Many in the audience chose black and white combinations for fall. Mrs. A.J. McAndless wore a checked jacked dress trimmed with black rickrack. Mrs. Frederick C. Miller tied a soft black and white striped bow at the neck of her black dress, and Mrs. Robert Trier wore a black blouse open at the neck with black and white checked and braid trimmed skirt.
From across the room, Bill Blass recognized his own black tuxedo suit. Worn by Mrs. C. Daniel Ingebrand, it was rhinestone buttoned, lined with white satin and tied with a white ascot.
Hundreds of women came to the showings. They said, “Smashing, nothing better in New York; most professional show I've seen.” And why? Mrs. Walter Bauer Jr., who does a lot of design, is a freelance model and thinks Bill Blass is the greatest. Miss Phyllis Boedecker, on vacation from her job, just came to see Mr. Blass. And she wasn't disappointed. He opened the door for her.
Mrs.
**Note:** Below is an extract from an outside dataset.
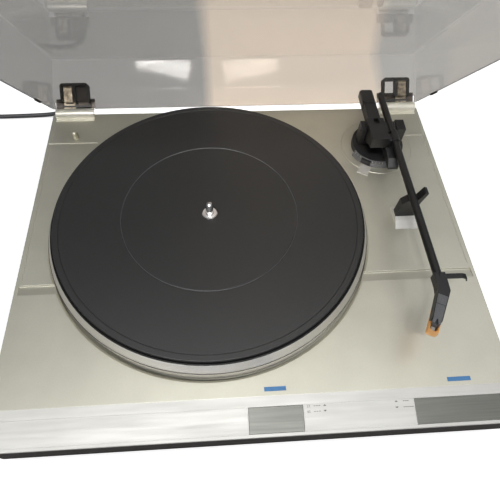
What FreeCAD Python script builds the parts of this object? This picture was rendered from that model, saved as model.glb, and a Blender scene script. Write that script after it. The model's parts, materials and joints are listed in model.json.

Paul Haberly Jr., in a raw silk dress combining stripes and other motifs in greys, blues, yellow and brown, said she was surprised to find the showings not mod. She also designs clothes and has copied some of Bill's trends. “He showed something we could wear.”
The excitement of high fashion, the generous supply of champagne, and the original canapes made the event outstanding. The Women's Committee of the Philharmonic; Mrs. DeWayne Hull, Mrs. Robert Hamblin, Mrs. Keith Darby and their committees should be congratulated.